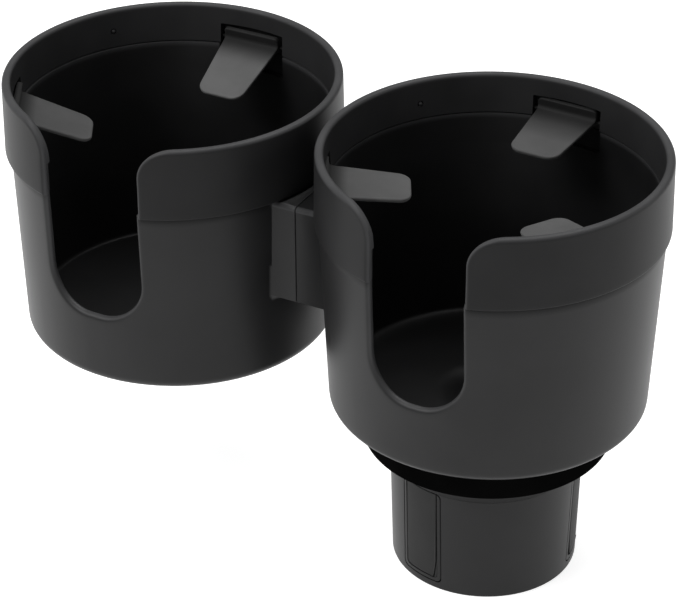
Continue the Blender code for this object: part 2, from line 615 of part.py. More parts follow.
def foot_mesh():
    """One foot along +X: shoe that fills the window, cored behind, with a guided arm."""
    foot = window_prism("foot", GAP, FOOT_INNER_R, BASE_TOP_R + OVERCUT)
    combine(foot, "INTERSECT", base_solid("limit", 0.0, -OVERCUT, BASE_HEIGHT + OVERCUT))
    half = WINDOW_WIDTH / 2 - GAP
    back_x = BASE_TOP_R - PAD_THICK - GAP - FOOT_SKIN
    low_z = WINDOW_SILL_Z + GAP
    for side in (-1, 1):
        ys = sorted((side * ARM_THICK / 2, side * (half - FOOT_SKIN)))
        core = pushed("core", box((FOOT_INNER_R - OVERCUT, ys[0]), (back_x, ys[1])),
                      low_z + FOOT_SKIN, WINDOW_HEAD_Z - GAP - FOOT_SKIN)
        combine(foot, "DIFFERENCE", core)
    nose_x = SCROLL_START_R - ARM_PIN_R - ARM_NOSE
    arm = pushed("arm", box((nose_x, -ARM_THICK / 2), (back_x + FOOT_SKIN / 2, ARM_THICK / 2)),
                 low_z, ARM_TOP_Z)
    pin = pushed("pin", circle((SCROLL_START_R, 0.0), ARM_PIN_R), ARM_TOP_Z - ARM_PIN_HEIGHT,
                 ARM_TOP_Z + ARM_PIN_HEIGHT)
    combine(foot, "UNION", arm, pin)
    recess = pad_prism("recess", BASE_TOP_R - PAD_THICK - GAP, GAP, WINDOW_HEAD_Z + GAP)
    combine(foot, "DIFFERENCE", recess)
    return foot


def pad_mesh():
    """One rubber pad along +X: flat behind, and flush with the round base in front."""
    pad = pad_prism("pad", BASE_TOP_R - PAD_THICK, 0.0, WINDOW_HEAD_Z - GAP)
    return combine(pad, "INTERSECT",
                   base_solid("limit", 0.0, -OVERCUT, BASE_HEIGHT + OVERCUT))


def feet():
    """Three feet with their pads, each turned to its window."""
    for pattern, name, colour, roughness in ((foot_mesh(), "foot", BODY_BLACK, 0.42),
                                             (pad_mesh(), "foot_pad", TAB_GREY, 0.7)):
        for number, angle in enumerate(FOOT_ANGLES, start=1):
            copy = bpy.data.objects.new(f"{name}_{number}", pattern.data.copy())
            bpy.context.scene.collection.objects.link(copy)
            copy.rotation_euler.z = math.radians(angle)
            finished(copy, colour, roughness)
        bpy.data.objects.remove(pattern, do_unlink=True)


def groove_outline(start_angle):
    """Plan of one scroll groove: radius grows by a constant pitch as the angle grows."""
    steps = 5 * CORNER_STEPS
    outer, inner = [], []
    for i in range(steps + 1):
        turn = math.radians(TURN_RANGE) * i / steps
        radius = SCROLL_START_R + SCROLL_PITCH * turn
        around = math.radians(start_angle) + turn
        radial = Vector((math.cos(around), math.sin(around)))
        tangent = Vector((-radial.y, radial.x))
        travel = (radial * SCROLL_PITCH + tangent * radius).normalized()
        outward = Vector((travel.y, -travel.x))
        centre = radial * radius
        outer.append(centre + outward * GROOVE_R)
        inner.append(centre - outward * GROOVE_R)
        if i == 0:
            start = (centre, math.degrees(math.atan2(-outward.y, -outward.x)))
    end = (centre, math.degrees(math.atan2(outward.y, outward.x)))
    both = (GROOVE_R, GROOVE_R)
    cap_end = arc(end[0], both, end[1], end[1] + 180, 2 * CORNER_STEPS)[1:-1]
    cap_start = arc(start[0], both, start[1], start[1] + 180, 2 * CORNER_STEPS)[1:-1]
    return [tuple(p) for p in outer] + cap_end + [tuple(p) for p in reversed(inner)] + cap_start


def scroll_plate():
    """Plate with three scroll grooves below, a shoulder, a hub and a square drive."""
    profile = [(0.0, SCROLL_FOOT_Z), (SCROLL_R, SCROLL_FOOT_Z), (SCROLL_R, SCROLL_TOP_Z),
               (SCROLL_SHOULDER_R, SCROLL_TOP_Z), (SCROLL_SHOULDER_R, BASE_HEIGHT - GAP),
               (SCROLL_HUB_R, BASE_HEIGHT - GAP), (SCROLL_HUB_R, DECK_TOP_Z),
               (0.0, DECK_TOP_Z)]
    plate = turned("scroll_plate", profile)
    half = DRIVE_WIDTH / 2
    drive = pushed("drive", box((-half, -half), (half, half)), BASE_HEIGHT, DRIVE_TOP_Z)
    combine(plate, "UNION", drive)
    groove_top = ARM_TOP_Z + ARM_PIN_HEIGHT + GAP
    grooves = [pushed("groove", groove_outline(angle), ARM_TOP_Z, groove_top)
               for angle in FOOT_ANGLES]
    bore = pushed("bore", circle((0.0, 0.0), HUB_SCREW_R + GAP),
                  DRIVE_TOP_Z - HUB_SCREW_DEPTH - GAP, DRIVE_TOP_Z + OVERCUT)
    combine(plate, "DIFFERENCE", *grooves, bore)
    return finished(plate, INNER_GREY, 0.5)


def base_flange():
    """Dish that closes the base: deck with a spigot below, and a rim under the cup."""
    edge = FLANGE_EDGE
    profile = [(DECK_HOLE_R, BASE_HEIGHT), (SPIGOT_R - FLANGE_SPIGOT_WALL, BASE_HEIGHT),
               (SPIGOT_R - FLANGE_SPIGOT_WALL, SPIGOT_Z), (SPIGOT_R, SPIGOT_Z),
               (SPIGOT_R, BASE_HEIGHT), (FLANGE_R - edge, BASE_HEIGHT),
               (FLANGE_R, BASE_HEIGHT + edge), (FLANGE_R, FLANGE_TOP_Z - edge),
               (FLANGE_R - edge, FLANGE_TOP_Z), (FLANGE_R - FLANGE_RIM, FLANGE_TOP_Z),
               (FLANGE_R - FLANGE_RIM, DECK_TOP_Z), (DECK_HOLE_R, DECK_TOP_Z)]
    flange = turned("base_flange", profile)
    holes = [moved_to(pushed("hole", circle((BOSS_CENTRE_R, 0.0), FLANGE_SCREW_R + GAP),
                             SPIGOT_Z, DECK_TOP_Z + OVERCUT), angle=angle)
             for angle in BOSS_ANGLES]
    combine(flange, "DIFFERENCE", *holes)
    return finished(flange, FLANGE_BLACK, 0.6)


def screw(name, centre, seat_z, foot_z, radius, head_r, head_height):
    """Plain round-head screw standing on a seat, with its thread left smooth."""
    dome = [(head_r, seat_z + head_height / 2), (head_r * 0.8, seat_z + head_height)]
    profile = [(0.0, foot_z), (radius, foot_z), (radius, seat_z), (head_r, seat_z)] + dome
    body = turned(name, profile + [(0.0, seat_z + head_height)], SMALL_SEGMENTS)
    body.location = (centre[0], centre[1], 0.0)
    return finished(body, STEEL, 0.35, 1.0)


def fasteners():
    """Hub screw with its washer, and the three screws that hold the flange."""
    washer = turned("hub_washer", [(HUB_SCREW_R + GAP, WASHER_Z), (WASHER_R, WASHER_Z),
                                   (WASHER_R, WASHER_Z + WASHER_THICK),
                                   (HUB_SCREW_R + GAP, WASHER_Z + WASHER_THICK)],
                    SMALL_SEGMENTS)
    finished(washer, STEEL, 0.35, 1.0)
    screw("hub_screw", (0.0, 0.0), SCREW_HEAD_Z, DRIVE_TOP_Z - HUB_SCREW_DEPTH, HUB_SCREW_R,
          HUB_SCREW_HEAD_R, HUB_SCREW_HEAD)
    for number, angle in enumerate(BOSS_ANGLES, start=1):
        around = math.radians(angle)
        centre = (BOSS_CENTRE_R * math.cos(around), BOSS_CENTRE_R * math.sin(around))
        screw(f"flange_screw_{number}", centre, DECK_TOP_Z + GAP,
              BASE_HEIGHT - FLANGE_SCREW_DEPTH, FLANGE_SCREW_R, FLANGE_SCREW_HEAD_R,
              FLANGE_SCREW_HEAD)


def build():
    """Clear the scene and make every piece."""
    for obj in list(bpy.data.objects):
        bpy.data.objects.remove(obj, do_unlink=True)
    base_housing()
    base_flange()
    scroll_plate()
    feet()
    fasteners()
    main_shell()
    side_shell()
    tab = tab_mesh()
    for cup, cup_x, tab_turn, slope in (("main", 0.0, MAIN_TAB_TURN, MAIN_TAB_SLOPE),
                                        ("side", -CUP_SPACING, 0.0, SIDE_TAB_SLOPE)):
        collar(f"{cup}_collar", cup_x, tab_turn)
        grip_tabs(cup, cup_x, tab_turn, slope, tab)


build()
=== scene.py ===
# %% [markdown]
# # A two-cup expander for a vehicle's cup holder
# This file dresses a finished model. The working solids come from the frame: it knows
# where every piece is, how big it is and what it moves with. Here each piece gets the
# surface that an eye expects: round edges, fine moulding texture, rubber and steel.
# Everything is in metres, and Z points up.

# %% Load the model
import json
import math

import bmesh
import bpy
from mathutils import Matrix, Vector


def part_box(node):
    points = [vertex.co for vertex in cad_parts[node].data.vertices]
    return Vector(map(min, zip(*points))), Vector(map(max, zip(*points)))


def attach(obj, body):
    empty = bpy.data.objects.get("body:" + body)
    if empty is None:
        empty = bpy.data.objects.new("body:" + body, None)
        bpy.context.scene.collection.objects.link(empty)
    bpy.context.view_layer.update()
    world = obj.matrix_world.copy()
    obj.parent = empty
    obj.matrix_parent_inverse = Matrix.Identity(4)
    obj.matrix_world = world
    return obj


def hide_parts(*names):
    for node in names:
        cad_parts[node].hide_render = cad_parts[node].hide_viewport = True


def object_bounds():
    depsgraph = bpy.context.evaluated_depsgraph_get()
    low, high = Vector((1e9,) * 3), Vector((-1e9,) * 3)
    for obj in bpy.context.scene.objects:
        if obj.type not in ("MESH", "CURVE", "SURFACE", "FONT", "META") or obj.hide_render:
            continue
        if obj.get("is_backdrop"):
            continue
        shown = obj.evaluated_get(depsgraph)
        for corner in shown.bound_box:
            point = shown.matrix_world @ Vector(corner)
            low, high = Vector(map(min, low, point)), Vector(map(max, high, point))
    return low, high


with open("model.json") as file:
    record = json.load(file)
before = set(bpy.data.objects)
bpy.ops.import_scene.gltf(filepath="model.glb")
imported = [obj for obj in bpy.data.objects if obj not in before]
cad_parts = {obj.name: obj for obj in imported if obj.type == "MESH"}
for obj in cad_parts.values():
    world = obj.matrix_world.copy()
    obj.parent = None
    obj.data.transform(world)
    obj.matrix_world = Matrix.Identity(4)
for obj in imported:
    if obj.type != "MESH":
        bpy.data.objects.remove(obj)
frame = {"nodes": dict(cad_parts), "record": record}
cad_low, cad_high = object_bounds()
MM = 0.001
print("model", [round(v / MM, 1) for v in cad_high - cad_low], "mm")

# %% [markdown]
# ## The camera
# The photo was taken with a long lens from the front right and well above the rims. Such
# a view could be found by eye, turning the camera until the rims lie on top of the
# photo's. Here it was worked out instead: a place, a direction, a slight roll and a lens,
# which together put both rims and both bottoms where the photo has them.

# %% Make the camera
CAMERA_PLACE = Vector((0.30737, -0.66703, 0.54202))
VIEW_DIRECTION = Vector((-0.40848, 0.75075, -0.51915)).normalized()
CAMERA_ROLL = -0.0066
CAMERA_LENS = 140.55
SENSOR_WIDTH = 36.0

level_right = VIEW_DIRECTION.cross(Vector((0, 0, 1))).normalized()
level_up = level_right.cross(VIEW_DIRECTION)
right = level_right * math.cos(CAMERA_ROLL) + level_up * math.sin(CAMERA_ROLL)
up = right.cross(VIEW_DIRECTION)

camera = bpy.data.objects.new("camera", bpy.data.cameras.new("camera"))
camera.data.lens = CAMERA_LENS
camera.data.sensor_fit = "HORIZONTAL"
camera.data.sensor_width = SENSOR_WIDTH
turned_to = Matrix((right, up, -VIEW_DIRECTION)).transposed().to_4x4()
camera.matrix_world = Matrix.Translation(CAMERA_PLACE) @ turned_to
bpy.context.scene.collection.objects.link(camera)
bpy.context.scene.camera = camera
print("camera", round(CAMERA_PLACE.length, 3), "m from the origin")

# %% [markdown]
# ## Floor and light
# The photo is a product shot on pure white: light comes from large white surfaces all
# round. One big lamp would leave a black plastic part as a black hole. What shows its
# form is what it mirrors, so there are wide soft lamps left, right and above, and one in
# front that draws the light line along every rim.
# The floor is a light table, as photographers use for such shots: it glows a little, so
# that it stays white and takes no hard shadow. Plain colours, not a film look, keep the
# blacks as deep as the photo's.

# %% Make the floor and the lamps
def soft_lamp(name, place, target, size, power):
    """A square area lamp that looks at a point."""
    lamp = bpy.data.lights.new(name, "AREA")
    lamp.shape = "SQUARE"
    lamp.size = size
    lamp.energy = power
    holder = bpy.data.objects.new(name, lamp)
    holder.location = place
    holder.rotation_mode = "QUATERNION"
    holder.rotation_quaternion = (Vector(target) - Vector(place)).to_track_quat("-Z", "Y")
    bpy.context.scene.collection.objects.link(holder)


middle = (cad_low + cad_high) / 2
soft_lamp("lamp_above", (-0.1, 0.45, 1.4), middle, 1.0, 12.5)
soft_lamp("lamp_front", (-0.6, -0.8, 1.25), middle, 0.8, 13.0)
soft_lamp("lamp_left", (-1.3, -0.6, 0.5), middle, 1.0, 4.2)
soft_lamp("lamp_right", (1.4, 0.6, 0.7), middle, 1.0, 4.4)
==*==
• WHAT IS BEING ASKED
Start at the line with "centre = (BOSS_CENTRE_R", stop at the line with "if empty is", and return every line in that stretch exactly, those two included.

• FINAL RESULT
        centre = (BOSS_CENTRE_R * math.cos(around), BOSS_CENTRE_R * math.sin(around))
        screw(f"flange_screw_{number}", centre, DECK_TOP_Z + GAP,
              BASE_HEIGHT - FLANGE_SCREW_DEPTH, FLANGE_SCREW_R, FLANGE_SCREW_HEAD_R,
              FLANGE_SCREW_HEAD)


def build():
    """Clear the scene and make every piece."""
    for obj in list(bpy.data.objects):
        bpy.data.objects.remove(obj, do_unlink=True)
    base_housing()
    base_flange()
    scroll_plate()
    feet()
    fasteners()
    main_shell()
    side_shell()
    tab = tab_mesh()
    for cup, cup_x, tab_turn, slope in (("main", 0.0, MAIN_TAB_TURN, MAIN_TAB_SLOPE),
                                        ("side", -CUP_SPACING, 0.0, SIDE_TAB_SLOPE)):
        collar(f"{cup}_collar", cup_x, tab_turn)
        grip_tabs(cup, cup_x, tab_turn, slope, tab)


build()
=== scene.py ===
# %% [markdown]
# # A two-cup expander for a vehicle's cup holder
# This file dresses a finished model. The working solids come from the frame: it knows
# where every piece is, how big it is and what it moves with. Here each piece gets the
# surface that an eye expects: round edges, fine moulding texture, rubber and steel.
# Everything is in metres, and Z points up.

# %% Load the model
import json
import math

import bmesh
import bpy
from mathutils import Matrix, Vector


def part_box(node):
    points = [vertex.co for vertex in cad_parts[node].data.vertices]
    return Vector(map(min, zip(*points))), Vector(map(max, zip(*points)))


def attach(obj, body):
    empty = bpy.data.objects.get("body:" + body)
    if empty is None:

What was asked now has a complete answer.